In its decision, Family Court duly recognized that a family offense petition may not be dismissed "solely on the basis that the acts or events alleged are not relatively contemporaneous with the date of the petition" (Family Ct Act § 812 [1]; see Matter of Pamela N. v Neil N., 93 A.D.3d at 1109 n). Even though the described episode took place some 10 to 12 years before the petition was filed, "the issue is the imminence of the danger and not the age of the threat" (Matter of Pamela N. v Neil N., 93 A.D.3d at 1109 n [internal quotation marks and citations omitted]). The recounted event, however, is based on the wife's perception of a memory, derived from nightmares from a two-year period that, by the wife's own account, she does not remember.

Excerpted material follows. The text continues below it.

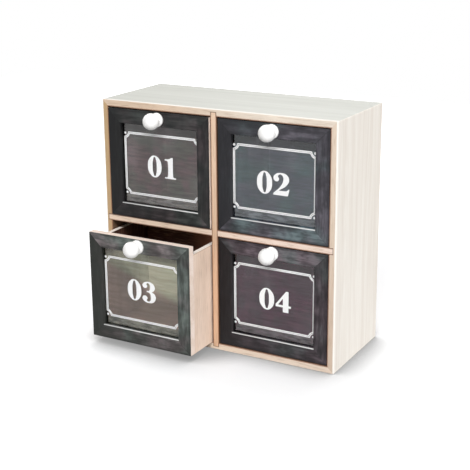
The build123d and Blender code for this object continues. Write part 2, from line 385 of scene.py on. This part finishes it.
def drawer_wood(name, along, seed, number):
    material, graph = new_material(f"{name}_wood")
    middle, _ = front_box(number)
    left_face, right_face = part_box(f"drawer_{number}_side_left")[1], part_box(f"drawer_{number}_side_right")[0]
    back_face, bottom_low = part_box(f"drawer_{number}_back")[0].y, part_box(f"drawer_{number}_bottom")[0].z
    rim, inner_half_width = left_face.z, (right_face.x - left_face.x) / 2
    point, x, y, z = graph.place()
    bands, lines, pores = wood_grain(graph, point, along, seed)
    tone = bands.rise(0.3, 0.7) * 0.75 + lines * 0.25
    raw = graph.mix(tone, (0.86, 0.70, 0.59), (0.75, 0.58, 0.46))
    from_top = rim - z
    # Painted highlight on the top edges, and just under them on the faces a painted shadow line.
    raw = graph.mix(1 - from_top.rise(0.1 * mm, 0.3 * mm), raw, (0.92, 0.84, 0.77))
    painted_shadow_line = from_top.rise(0.1 * mm, 0.4 * mm) * (1 - from_top.rise(0.9 * mm, 1.5 * mm))
    raw = graph.mix(painted_shadow_line * 0.45, raw, (0.35, 0.20, 0.13))
    # Painted shade inside: darkest round the rim, reaching further down towards the back, and paler and redder
    # to the right.
    deep = graph.mix(tone, (0.055, 0.021, 0.014), (0.038, 0.015, 0.010))
    to_right = ((x - middle.x) / inner_half_width).rise(-0.1, 1.0)
    deep = graph.mix(to_right, deep, (0.55, 0.22, 0.12))
    thin = graph.mix(tone, (0.49, 0.45, 0.40), (0.40, 0.36, 0.31))
    below_rim = from_top - 0.2 * (y - middle.y)
    brown_and_shade = graph.mix(below_rim.rise(8 * mm, 18 * mm), deep, thin)
    inside = 1 - abs(x - middle.x).rise(inner_half_width + 0.05 * mm, inner_half_width + 0.2 * mm)
    inside = inside * (1 - y.rise(back_face + 0.1 * mm, back_face + 0.3 * mm))
    inside = inside * (1 - z.rise(rim - 0.4 * mm, rim - 0.2 * mm))
    inside = inside * z.rise(bottom_low + 0.5 * mm, bottom_low + 1.0 * mm)
    colour = graph.mix(inside, raw, brown_and_shade)
    colour = graph.mix(pores * 0.3, colour, (0.30, 0.19, 0.12))
    relief = 1 - 0.6 * pores - 0.2 * lines
    roughness = 0.58 + 0.1 * bands
    shader = principled(graph, colour, roughness, relief, 0.06 * mm, Specular_IOR_Level=0.1)
    return give(material, graph, shader)


for seed, number in enumerate(drawer_numbers):
    for part, along in (("side_left", "Z"), ("side_right", "Z"), ("back", "X"), ("bottom", "X")):
        name = f"drawer_{number}_{part}"
        dress(name, drawer_wood(name, along, seed * 4 + len(part), number))


# ---------------------------------------------------------------------------------------------------
# Panes: faintly smoked clear sheets in the grooves of the fronts, put in before the frames were glued.
# Polished, with the faint dust and wiping marks that such a sheet picks up.
# ---------------------------------------------------------------------------------------------------


lamp_share = 0.09  # how much of a lamp's light passes a pane, next to what the eye sees through it
pale_foot_top, shade_starts = -30.4 * mm, 30.3 * mm  # heights where the pale foot ends and the head's painted shade starts


def smoked_pane(number, seed, tint, foot_tint, painted_head_shade, coat, gloss, blotches, painted_wedge):
    """A clear sheet, smoked to tint, paler at its foot, and darker above the print as painted shade.

    The smoke is blotched with mauve and olive, and the last argument paints a lit wedge: olive up on the right,
    with darker mauve shade low down.
    coat is the share of a glossy film over it, broken up by smears, and gloss the shine of the sheet.
    """
    material, graph = new_material(f"smoked_pane_{number}")
    middle, _ = front_box(number)
    point, x, y, z = graph.place()
    upward = z - middle.z
    offset = (seed * 4.0, 0, seed * 2.0)
    smears = graph.noise(point, (55, 55, 25), offset, 4.0).rise(0.45, 0.8)
    hue = graph.noise(point, (38, 38, 38), offset, 2.0).rise(0.36, 0.64)
    # Painted light: a lit wedge up on the right, with painted shade, darker and mauve, low down.
    lit_wedge_mask = (upward + 0.37 * (x - middle.x)).rise(5 * mm, 13 * mm)
    hue = hue * (1 - painted_wedge) + lit_wedge_mask * painted_wedge
    mauve, olive = tinged(tint, (0.10, -0.10, -0.02), blotches), tinged(tint, (-0.10, 0.05, -0.05), blotches)
    streaks = graph.noise(point, (45, 45, 380), offset, 3.0, 0.6).rise(0.3, 0.7)
    smoke = graph.mix(hue, mauve, olive)
    smoke = graph.mix(streaks * blotches * 0.35, smoke, [share * 0.5 for share in tint])
    smoke = graph.mix((1 - lit_wedge_mask) * painted_wedge * 0.35, smoke, [share * 0.5 for share in mauve])
    foot_marks = graph.noise(point, (70, 70, 420), offset, 4.0, 0.65).rise(0.32, 0.62)
    pale_foot = graph.mix(foot_marks, [share * 0.45 for share in foot_tint], foot_tint)
    foot = 1 - upward.rise(pale_foot_top - 0.5 * mm, pale_foot_top + 0.5 * mm)
    # Painted shade under the top rail: the pane is darker above the print.
    head = upward.rise(shade_starts - 0.7 * mm, shade_starts + 0.7 * mm)
    smoke = graph.mix(foot, smoke, pale_foot)
    smoke = graph.mix(head * painted_head_shade, smoke, (0.03, 0.025, 0.028))
    glass = principled(
        graph, smoke, 0.02 + 0.10 * smears, None, IOR=1.49, Transmission_Weight=1.0,
        Coat_Weight=coat * (0.35 + 0.65 * smears), Coat_Roughness=0.03, Specular_IOR_Level=gloss,
    )
    dimmed = [share * lamp_share for share in tint]
    through = graph.node("ShaderNodeBsdfTransparent", inputs={"Color": (*dimmed, 1)})
    lamp_ray = graph.node("ShaderNodeLightPath", output="Is Shadow Ray")
    pane = graph.node("ShaderNodeMixShader", inputs={0: lamp_ray, 1: glass, 2: through})
    return give(material, graph, pane)


smokes = {  # tint, pale foot tint, painted shade of the head, coat, gloss, blotches and painted lit wedge
    # The tints differ as painted light and shade: pane 03 is nearly clear for the lit inside of the open drawer,
    # the others dark for the shade inside the closed ones.
    "01": ((0.62, 0.54, 0.54), (0.94, 0.96, 0.96), 0.65, 1.0, 0.60, 1.3, 0.0),
    "02": ((0.51, 0.67, 0.80), (0.82, 0.90, 1.00), 0.65, 1.0, 0.60, 0.9, 0.0),
    "03": ((1.00, 0.98, 0.88), (0.80, 0.90, 0.86), 0.25, 0.0, 0.25, 0.9, 0.8),
    "04": ((0.47, 0.23, 0.39), (0.76, 0.79, 0.83), 0.60, 0.75, 0.46, 1.5, 0.0),
}
for seed, (number, smoke) in enumerate(smokes.items()):
    dress(f"drawer_{number}_pane", smoked_pane(number, seed, *smoke))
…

The contention is simply too speculative to provide a factual basis for the claim. Moreover, as Family Court observed, the parties continued to reside together until August 2019, and the record does not otherwise demonstrate that the wife was in imminent danger. As such, Family Court properly dismissed the petition.
Garry, P.J., Aarons, Colangelo and Ceresia, JJ., concur.
ORDERED that the order is affirmed, without costs.